_TASK REQUIREMENTS_
Repeat, exactly as written, every line from the one holding "const topaz = new" through the one holding "obj.data.transform(world)". Leave out all other lines.

========================================================================

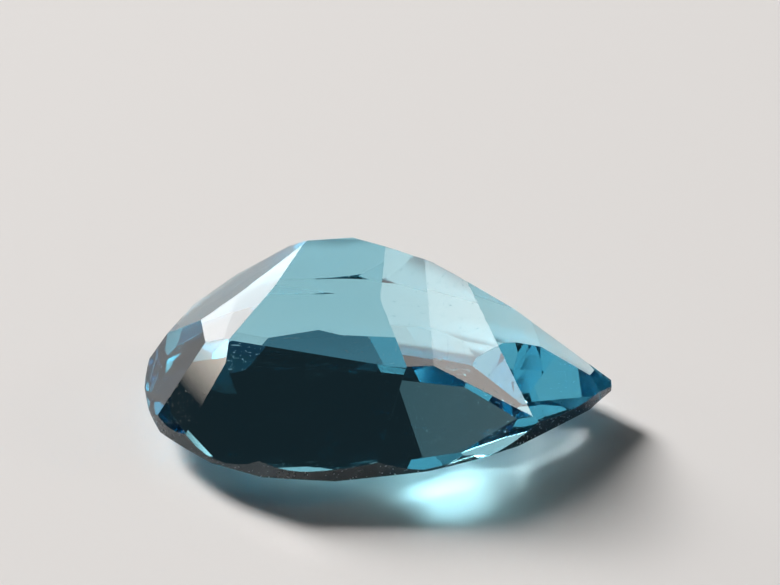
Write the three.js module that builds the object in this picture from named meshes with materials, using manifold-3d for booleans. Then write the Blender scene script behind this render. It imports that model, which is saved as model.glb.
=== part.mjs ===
// A pear-cut topaz, lying upside down: the flat table is at the bottom, the pavilion points up.
//
// Millimetres, +Z up. The origin is under the middle of the stone, on the plane it rests on.
// +X runs along the stone to its pointed tip, and the outline mirrors across the XZ plane.
//
// A cutter starts from a blank with the outline of the girdle and grinds flat facets into it, one
// after another. This model is made in the same way: an upright pear-shaped prism, and one large
// block taken off it for each facet.

import * as THREE from 'three';
import { mergeVertices } from 'three/addons/utils/BufferGeometryUtils.js';
import Module from 'manifold-3d';

// ---- Driving dimensions ----------------------------------------------------------------------

const LENGTH = 20.3; // tip to round end
const WIDTH = 13.0; // at the widest place
const ROUND_LENGTH = 6.7; // round end to the widest place
const TAPER_START = 2.4; // a higher power keeps the full width for longer
const TAPER_END = 0.94; // a higher power draws the tip in sooner
const TIP_WIDTH = 0.5; // the tip is blunted, so that it does not chip

const CROWN_HEIGHT = 1.45; // table to girdle
const GIRDLE_HEIGHT = 0.4; // the upright band between crown and pavilion
const PAVILION_HEIGHT = 7.8; // room for the pavilion in the blank, before its keel is ground

const ROUND_STEPS = 40; // girdle facets round the blunt end
const TAPER_STEPS = 22; // girdle facets along each straight side

// Facets. Each one leans in from the girdle: `turn` is its direction in plan, in degrees from the
// tip (above zero on the left side, seen from the round end), `slope` is its angle to the girdle
// plane, and `inset` is how far inside the outline it meets the edge of the girdle, in millimetres.
// Below zero it would meet it outside the outline, so that the facet only shows higher up.

// The pavilion is the upper side as the stone lies. Its two flanks are alike but are not mirror
// images. Most facets match their partner to within 6 degrees of turn and 2 degrees of slope. The one
// at 124 is 11 degrees steeper on the right, and the upper rear flank is there on the left only. In
// each list the low facets come first.
const PAVILION_RIGHT_FACETS = [
  { turn: -42, slope: 46.0, inset: 0.15 }, // beside the tip
  { turn: -69, slope: 60.0, inset: 0.3 }, // flank towards the tip
  { turn: -93, slope: 51.5, inset: 0.0 }, // widest flank
  { turn: -124, slope: 66.0, inset: 0.1 }, // low between that flank and the shoulder
  { turn: -153, slope: 61.5, inset: 0.0 }, // shoulder of the round end
  { turn: -53, slope: 45.5, inset: -0.4 }, // above the tip
  { turn: -64, slope: 42.5, inset: -1.3 }, // upper flank towards the tip
  { turn: -76, slope: 45.5, inset: -1.7 }, // bridge between the two upper flanks
  { turn: -92, slope: 46.5, inset: -0.6 }, // upper flank
  { turn: -90, slope: 37.0, inset: -2.8 }, // keel
];

const PAVILION_LEFT_FACETS = [
  { turn: 38, slope: 46.5, inset: 0.15 }, // beside the tip
  { turn: 72, slope: 61.0, inset: 0.45 }, // flank towards the tip
  { turn: 92, slope: 53.5, inset: 0.4 }, // widest flank
  { turn: 124, slope: 55.0, inset: -0.2 }, // rear flank
  { turn: 150, slope: 63.5, inset: 0.1 }, // shoulder of the round end
  { turn: 50, slope: 45.0, inset: -0.45 }, // above the tip
  { turn: 65, slope: 42.0, inset: -1.4 }, // upper flank towards the tip
  { turn: 76, slope: 45.5, inset: -1.7 }, // bridge between the two upper flanks
  { turn: 91, slope: 47.5, inset: -0.65 }, // upper flank
  { turn: 96, slope: 38.0, inset: -2.85 }, // keel
  { turn: 153, slope: 44.5, inset: -0.7 }, // upper rear flank
];

const PAVILION_END_FACETS = [
  { turn: 183, slope: 60.5, inset: 0.3 }, // low on the round end
  { turn: 183, slope: 42.5, inset: -1.55 }, // middle of the round end
  { turn: 187, slope: 38.0, inset: -2.5 }, // high on the round end
];

// The crown is underneath, with its table as the plane that the stone rests on. It mirrors from side
// to side, except that the facet of its round end is turned 5 degrees. Main facets run from the
// girdle to the table, and shallow star facets are ground over the edge of the table.
const CROWN_MAIN_PAIRS = [
  { turn: 34, slope: 40.0, inset: 0 },
  { turn: 53, slope: 44.0, inset: 0 },
  { turn: 64, slope: 36.5, inset: 0 },
  { turn: 70, slope: 32.5, inset: 0 },
  { turn: 81, slope: 33.0, inset: 0 },
  { turn: 97, slope: 32.5, inset: 0 },
  { turn: 117, slope: 40.0, inset: 0 },
  { turn: 137, slope: 35.5, inset: 0 },
];

const CROWN_END_FACETS = [
  { turn: 185, slope: 34.5, inset: 0 },
];

const CROWN_STAR_PAIRS = [
  { turn: 45, slope: 16.0, inset: -1.45 },
  { turn: 56, slope: 20.0, inset: -1.5 },
  { turn: 66, slope: 19.5, inset: -1.4 },
  { turn: 78, slope: 15.0, inset: -2.3 },
  { turn: 92, slope: 15.0, inset: -2.3 },
  { turn: 108, slope: 20.0, inset: -1.3 },
  { turn: 127, slope: 20.0, inset: -1.7 },
  { turn: 161, slope: 19.5, inset: -1.3 },
];

// ---- Outline of the girdle -------------------------------------------------------------------

const WIDEST_X = ROUND_LENGTH - LENGTH / 2;
const TIP_X = LENGTH / 2;

// Half the width of the pear at a distance x along its axis, between the widest place and the tip.
function taperHalfWidth(x) {
  const along = (x - WIDEST_X) / (TIP_X - WIDEST_X);
  const pear = (WIDTH / 2) * (1 - along ** TAPER_START) ** TAPER_END;
  return Math.max(pear, TIP_WIDTH / 2);
}

function girdleOutline() {
  const points = [];
  for (let i = 0; i <= ROUND_STEPS; i += 1) {
    const angle = Math.PI / 2 + (Math.PI * i) / ROUND_STEPS;
    points.push(new THREE.Vector2(
      WIDEST_X + ROUND_LENGTH * Math.cos(angle),
      (WIDTH / 2) * Math.sin(angle),
    ));
  }
  for (let i = 1; i <= TAPER_STEPS; i += 1) {
    const x = WIDEST_X + ((TIP_X - WIDEST_X) * i) / TAPER_STEPS;
    points.push(new THREE.Vector2(x, -taperHalfWidth(x)));
  }
  const mirrored = points.slice(ROUND_STEPS + 1).reverse().map((p) => new THREE.Vector2(p.x, -p.y));
  return points.concat(mirrored);
}

const outline = girdleOutline();

// How far the outline reaches from the origin in one direction: a facet that leans in from the
// girdle touches it there.
function reach(direction) {
  return Math.max(...outline.map((point) => point.dot(direction)));
}

// ---- Solids ----------------------------------------------------------------------------------

const wasm = await Module();
wasm.setup();

function solidFrom(geometry) {
  const bare = geometry.clone();
  bare.deleteAttribute('normal');
  bare.deleteAttribute('uv');
  const merged = mergeVertices(bare);
  return new wasm.Manifold(new wasm.Mesh({
    numProp: 3,
    vertProperties: new Float32Array(merged.attributes.position.array),
    triVerts: new Uint32Array(merged.index.array),
  }));
}

function geometryFrom(solid) {
  const mesh = solid.getMesh();
  const geometry = new THREE.BufferGeometry();
  geometry.setAttribute('position', new THREE.BufferAttribute(mesh.vertProperties, 3));
  geometry.setIndex(new THREE.BufferAttribute(mesh.triVerts, 1));
  geometry.computeVertexNormals();
  return geometry;
}

const STONE_HEIGHT = CROWN_HEIGHT + GIRDLE_HEIGHT + PAVILION_HEIGHT;
const CUTTER_SIZE = 4 * LENGTH;

// The block that grinds one facet. Its inner face lies on the plane of the facet, which rises
// (side = 1) or falls (side = -1) from the edge of the girdle at height edgeZ.
function facetCutter({ turn, slope, inset }, edgeZ, side) {
  const plan = THREE.MathUtils.degToRad(turn);
  const tilt = THREE.MathUtils.degToRad(slope);
  const direction = new THREE.Vector2(Math.cos(plan), Math.sin(plan));
  const distance = reach(direction) - inset;
  const normal = new THREE.Vector3(
    Math.sin(tilt) * direction.x,
    Math.sin(tilt) * direction.y,
    side * Math.cos(tilt),
  );
  const block = new THREE.BoxGeometry(CUTTER_SIZE, CUTTER_SIZE, CUTTER_SIZE);
  block.translate(0, 0, CUTTER_SIZE / 2);
  block.applyQuaternion(new THREE.Quaternion().setFromUnitVectors(new THREE.Vector3(0, 0, 1), normal));
  block.translate(distance * direction.x, distance * direction.y, edgeZ);
  return solidFrom(block);
}

function grind(stone, facets, edgeZ, side) {
  return facets.reduce((ground, facet) => ground.subtract(facetCutter(facet, edgeZ, side)), stone);
}

// A list of facets for the left side, with the mirror image of each for the right side.
function bothSides(facets) {
  return facets.flatMap((facet) => [facet, { ...facet, turn: -facet.turn }]);
}

function stoneGeometry() {
  const blank = new THREE.ExtrudeGeometry(new THREE.Shape(outline), {
    depth: STONE_HEIGHT,
    bevelEnabled: false,
  });
  const girdleTop = CROWN_HEIGHT + GIRDLE_HEIGHT;
  let stone = solidFrom(blank);
  stone = grind(stone, PAVILION_RIGHT_FACETS, girdleTop, 1);
  stone = grind(stone, PAVILION_LEFT_FACETS, girdleTop, 1);
  stone = grind(stone, PAVILION_END_FACETS, girdleTop, 1);
  stone = grind(stone, bothSides(CROWN_MAIN_PAIRS), CROWN_HEIGHT, -1);
  stone = grind(stone, CROWN_END_FACETS, CROWN_HEIGHT, -1);
  stone = grind(stone, bothSides(CROWN_STAR_PAIRS), CROWN_HEIGHT, -1);
  return geometryFrom(stone);
}

// ---- The stone -------------------------------------------------------------------------------

const topazGlass = new THREE.MeshStandardMaterial({
  color: 0x8fc4d2,
  roughness: 0.05,
  metalness: 0,
  flatShading: true,
});

const topaz = new THREE.Mesh(stoneGeometry(), topazGlass);
topaz.name = 'topaz';

const gem = new THREE.Group();
gem.add(topaz);

export default gem;
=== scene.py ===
# %% [markdown]
# # A pear-cut topaz, lying upside down
#
# A loose blue topaz rests on its flat table, so that the pavilion, the deep side with the keel,
# points up. Nothing on it is painted. All that the eye sees is light that the flat facets mirror,
# bend and send round inside the stone, tinted by the way that it went through the blue. So this
# lesson is about three things: facets that are truly flat, a glass with the right numbers, and
# surroundings that are worth mirroring.
#
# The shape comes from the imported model, which is loaded first and is never changed.

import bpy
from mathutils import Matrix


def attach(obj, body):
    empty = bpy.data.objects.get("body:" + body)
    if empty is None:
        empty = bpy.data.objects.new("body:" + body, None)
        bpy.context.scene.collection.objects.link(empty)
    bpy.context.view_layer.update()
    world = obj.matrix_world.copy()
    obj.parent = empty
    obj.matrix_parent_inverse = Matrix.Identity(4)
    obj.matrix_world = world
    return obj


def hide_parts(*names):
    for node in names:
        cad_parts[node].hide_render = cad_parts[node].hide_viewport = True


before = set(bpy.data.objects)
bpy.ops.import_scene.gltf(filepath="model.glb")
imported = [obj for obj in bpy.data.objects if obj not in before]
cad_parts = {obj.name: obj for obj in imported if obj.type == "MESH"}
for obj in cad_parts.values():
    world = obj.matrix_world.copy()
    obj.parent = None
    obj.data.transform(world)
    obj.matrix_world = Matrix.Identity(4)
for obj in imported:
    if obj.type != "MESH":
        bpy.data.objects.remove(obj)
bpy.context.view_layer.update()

# %% Names for units
import math

import bmesh
import bpy
from mathutils import Matrix, Vector

MM = 0.001


def linear(hex_colour):
    """An sRGB hex colour such as "a0c4d8" as the linear values that Blender works in."""
    parts = [int(hex_colour[i:i + 2], 16) / 255 for i in (0, 2, 4)]
    return tuple(p / 12.92 if p <= 0.04045 else ((p + 0.055) / 1.055) ** 2.4 for p in parts)


print("mid grey 808080 is", [round(value, 3) for value in linear("808080")], "in linear values")

# %% [markdown]
# ## The cut stone
#
# The model's mesh is loose triangles, and a facet is many of them. A renderer doesn't mind, but an
# edge does: to wear the edges a little, as they are on a stone that has been handled, each facet
# has to be one face. So a copy is made, its doubled points are merged, and flat neighbours are
# dissolved into one face.
#
# The girdle is the upright band round the stone. It is ground round rather than cut in facets, so
# its faces are shaded smooth and the edges between them are left alone.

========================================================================

_ANSWER TO THE EXERCISE_
const topaz = new THREE.Mesh(stoneGeometry(), topazGlass);
topaz.name = 'topaz';

const gem = new THREE.Group();
gem.add(topaz);

export default gem;
=== scene.py ===
# %% [markdown]
# # A pear-cut topaz, lying upside down
#
# A loose blue topaz rests on its flat table, so that the pavilion, the deep side with the keel,
# points up. Nothing on it is painted. All that the eye sees is light that the flat facets mirror,
# bend and send round inside the stone, tinted by the way that it went through the blue. So this
# lesson is about three things: facets that are truly flat, a glass with the right numbers, and
# surroundings that are worth mirroring.
#
# The shape comes from the imported model, which is loaded first and is never changed.

import bpy
from mathutils import Matrix


def attach(obj, body):
    empty = bpy.data.objects.get("body:" + body)
    if empty is None:
        empty = bpy.data.objects.new("body:" + body, None)
        bpy.context.scene.collection.objects.link(empty)
    bpy.context.view_layer.update()
    world = obj.matrix_world.copy()
    obj.parent = empty
    obj.matrix_parent_inverse = Matrix.Identity(4)
    obj.matrix_world = world
    return obj


def hide_parts(*names):
    for node in names:
        cad_parts[node].hide_render = cad_parts[node].hide_viewport = True


before = set(bpy.data.objects)
bpy.ops.import_scene.gltf(filepath="model.glb")
imported = [obj for obj in bpy.data.objects if obj not in before]
cad_parts = {obj.name: obj for obj in imported if obj.type == "MESH"}
for obj in cad_parts.values():
    world = obj.matrix_world.copy()
    obj.parent = None
    obj.data.transform(world)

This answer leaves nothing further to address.